Posted on: 03/01/2013 15:22:00
Posted by: xeneize
Total Posts: 75
Joined Date: Friday, 18 January 2013
The roman soldiers in china is not a fantasy, were prisionners of Carrahe , they even give to the chinese roman thecnics, is not sure but chinese did tell about a formation very similar of the famous roman "testudo"
Posted on: 03/01/2013 21:57:00
Posted by: KL49
Total Posts:
Joined Date: Saturday, 6 June 2020
There idea that survivors of Carrhae ended up in China is based on rather flimsy evidence and a lot of speculation. According to Pliny’s Natural History (Book 6, Chapter 18), the Parthians sent the captured survivors of Crassus’ army to Margiana (present day Merv in Turkmenistan). Here they were installed as a frontier force to protect the north-eastern corner of the Parthian realm, presumably against the Yueh-Chih and other Central Asian nations. That's the last we hear of them from Western sources.

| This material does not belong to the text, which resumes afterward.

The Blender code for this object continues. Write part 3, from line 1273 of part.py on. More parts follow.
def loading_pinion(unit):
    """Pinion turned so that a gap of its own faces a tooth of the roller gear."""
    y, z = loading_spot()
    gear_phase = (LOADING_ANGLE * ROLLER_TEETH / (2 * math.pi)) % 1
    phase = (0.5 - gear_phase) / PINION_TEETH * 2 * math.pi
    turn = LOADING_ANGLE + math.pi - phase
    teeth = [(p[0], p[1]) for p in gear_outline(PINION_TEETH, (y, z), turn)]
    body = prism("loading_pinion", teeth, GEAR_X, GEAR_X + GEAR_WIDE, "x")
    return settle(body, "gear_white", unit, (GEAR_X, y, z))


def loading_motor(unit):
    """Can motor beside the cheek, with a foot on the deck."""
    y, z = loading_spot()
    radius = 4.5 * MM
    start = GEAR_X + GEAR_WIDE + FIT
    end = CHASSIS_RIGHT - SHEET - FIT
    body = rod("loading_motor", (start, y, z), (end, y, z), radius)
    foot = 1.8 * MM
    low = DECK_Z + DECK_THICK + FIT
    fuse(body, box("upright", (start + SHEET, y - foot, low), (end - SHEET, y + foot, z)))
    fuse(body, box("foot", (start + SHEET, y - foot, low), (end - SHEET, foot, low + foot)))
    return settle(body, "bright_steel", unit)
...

Some years later, much further to the East, there was a war between rival Hsiung-nu leaders. The loser subsequently sought Chinese aid to regain power, while the victor, Jzh Jzh, tried to extend his influence over regions to the north and west. A Chinese expeditionary force was sent to fight on behalf of his defeated rival and attacked Jzh Jzh's capital in 36 BC. Here, they reportedly encountered enemy troops deployed in an unusual "fish scale" formation, and some have speculated that these were Romans from Margiana whom Jzh Jzh had take into his service during his period of westward expansion and relocated several hundred miles to the East to help defend his capital. However, the details of the battle in which the strange "fish scale" formation was seen are only known from a later Chinese historian, who preserved an earlier description of some long-lost paintings commemorating the campaign. There's no "eyewitness" account of the strange enemy troops from a participant in the campaign, or any indication of their equipment or ethnicity.

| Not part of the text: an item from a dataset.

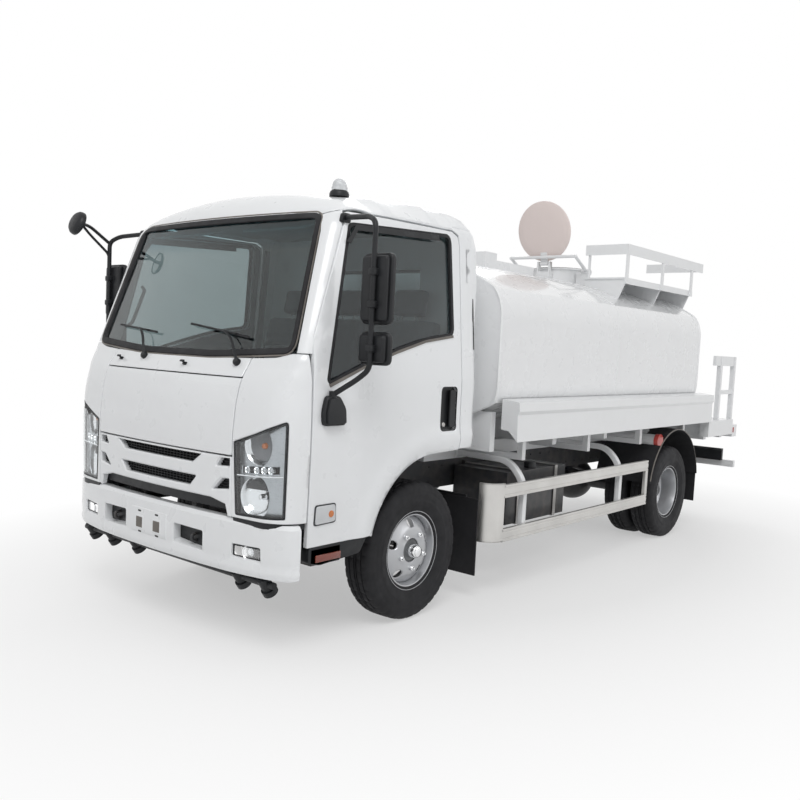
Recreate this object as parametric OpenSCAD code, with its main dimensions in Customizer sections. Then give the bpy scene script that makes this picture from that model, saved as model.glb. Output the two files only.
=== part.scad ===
// Light cab-over water tanker truck, built from separate named pieces.
// +X points forward, +Y to the left and +Z up. The origin is on the ground,
// under the middle of the truck's overall length and width.

/* [Overall sizes] */
// Distance between the front and rear axles
wheelbase = 3360; // [3250:10:4100]
// Bumper face ahead of the front axle
front_overhang = 1118; // [1110:1:1140]
// End of the body behind the rear axle
rear_overhang = 1520; // [1450:10:1900]
// Width of the cab at its widest
cab_width = 1830; // [1740:10:2220]
// Width over the side boxes and side guards
body_width = 1930; // [1880:10:2320]
// Height of the crown of the cab roof
roof_height = 2350; // [2300:10:2820]

/* [Cab] */
// Thickness of the cab walls, doors and roof
cab_wall = 45; // [36:1:54]
// Thickness of the glass
glass_thickness = 6; // [5:0.5:8]
// Gap all round a door
door_gap = 8; // [6.5:0.5:10]
// Thickness of the cab floor plates
floor_thickness = 40; // [30:1:48]
// Radius of the pin that the cab tilts on
cab_pin_radius = 12; // [10:0.5:14.5]
// Radius of the steering wheel
steering_wheel_radius = 215; // [180:5:258]

/* [Tank] */
// Width of the tank
tank_width = 1670; // [1390:10:1900]
// Height of the tank's crown above the ground
tank_top = 2120; // [2060:10:2300]
// Bottom of the tank above the ground
tank_bottom = 1000; // [985:5:1100]
// Radius of the manhole opening
manhole_radius = 215; // [180:5:260]
// Depth of the manhole well
well_depth = 900; // [750:10:1000]

/* [Chassis] */
// Distance over the outer faces of the frame rails
frame_width = 760; // [700:10:790]
// Height of a frame rail
rail_height = 180; // [150:5:200]
// Thickness of a frame rail's web
rail_thickness = 8; // [6:0.5:10]
// Radius of the king pins
king_pin_radius = 20; // [16:1:24]

/* [Wheels] */
// Outer radius of a tyre
tyre_radius = 387; // [375:1:400]
// Width of a tyre
tyre_width = 200; // [180:5:210]
// Radius of the bead seat on a rim
rim_radius = 203; // [190:1:215]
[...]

Posted on: 04/01/2013 18:59:00
Posted by: Gaiiten
Total Posts: 7
Joined Date: Sunday, 19 April 2009
The theme of the Roman-Persian Wars deserves, imho, a serie of related books (MAA, Warrior, Elite, Campaign, Fortress) as Osprey has done in such an exemplary manner with the Greek-Persian wars.
Posted on: 05/01/2013 16:11:00
Posted by: moraka
Total Posts: 11
Joined Date: Friday, 12 October 2012
I agree with this, considering two very powerfull forces in the ancient world, had so many wars with each other and where practically equal in strength. And their constant wars with each other, helped to shape the islamic world faster than it would otherwise. It is something worth reading.

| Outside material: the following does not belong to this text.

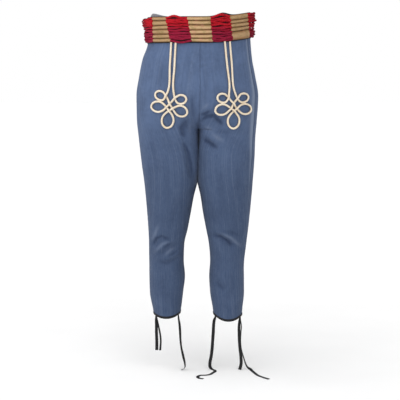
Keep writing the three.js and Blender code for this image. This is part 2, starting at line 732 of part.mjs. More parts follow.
function braid(side, grid) {
  let solid = null;
  for (const piece of braidPieces(side)) {
    const tube = sweep(piece.map((step) => cordSection(side, grid, step)), fanCap(CORD_SIDES));
    solid = solid ? solid.add(asSolid(tube)) : asSolid(tube);
  }
  const mesh = solid.getMesh();
  const geometry = new THREE.BufferGeometry();
  geometry.setAttribute('position', new THREE.Float32BufferAttribute(mesh.vertProperties, 3));
  geometry.setIndex(Array.from(mesh.triVerts));
  return geometry;
}

// A flat ribbon sewn inside the hem, then falling along its route.
function ribbon({ leg, angle, route }) {
  const hem = HEM[leg];
  const seam = valueAt(SIDE_SEAM, leg, hem.side);
  const inner = angle === 180;
  const u = inner ? 0.985 : Math.abs(angle - seam) / 180;
  const face = angle < 0 ? 'back' : 'front';
  const inset = CLOTH + BINDING.far + RIBBON.clearance + RIBBON.thickness / 2;
  const points = [];
  for (const up of [RIBBON.sewnDepth, 3, -RIBBON.fall]) {
    const at = clothPoint(leg, face, u, hem.side + up, -inset);
    const tilt = inner ? 0 : (leg === 'right' ? angle : -angle);
    points.push({ x: at.x, y: at.y, z: at.z, face: 90 + tilt });
  }
  points.push(...route);
  const line = new THREE.CatmullRomCurve3(points.map((p) => new THREE.Vector3(p.x, p.y, p.z)));
  const steps = Math.round(line.getLength() / RIBBON_STEP);
  const sections = [];
  for (let i = 0; i <= steps; i += 1) {
    const t = line.getUtoTmapping(i / steps);
    const place = t * (points.length - 1);
    const k = Math.min(Math.floor(place), points.length - 2);
    const turn = radians(points[k].face + (points[k + 1].face - points[k].face) * (place - k));
    const centre = line.getPoint(t);
    const heading = line.getTangent(t);
    const width = new THREE.Vector3(Math.cos(turn), Math.sin(turn), 0);
    width.addScaledVector(heading, -width.dot(heading)).normalize();
    const thick = heading.clone().cross(width).normalize();
    const half = RIBBON.thickness / 2;
    sections.push([[-1, -1], [1, -1], [1, 1], [-1, 1]].map(([w, n]) => {
      const corner = centre.clone().addScaledVector(width, (w * RIBBON.width) / 2)
        .addScaledVector(thick, n * half);
      corner.z = Math.max(corner.z, FLOOR + (n * thick.z > 0 ? RIBBON.thickness : 0.2));
      return corner;
    }));
  }
  return sweep(sections, fanCap(4));
}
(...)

Posted on: 07/01/2013 02:01:00
Posted by: albertomv
Total Posts: 1
Joined Date: Thursday, 2 June 2011
Totally agree with Gaiiten
Posted on: 10/01/2013 07:42:00
Posted by: Gaiiten
Total Posts: 7
Joined Date: Sunday, 19 April 2009
With "Shadows in the Desert" we do already have somewhat of (an excellent) Essential History. Some events of the wars are very well described in sources. I have to think of the Siege of Amida 359 AD and Julian Apostata`s Persian campaign 361 (both as Campaign titels). The 6th century battles Belisar had to fight at Dara and Callinicum are in contrast (first a Roman victory, late a Roman defeat). So these two battles could be combined in another Campaign title.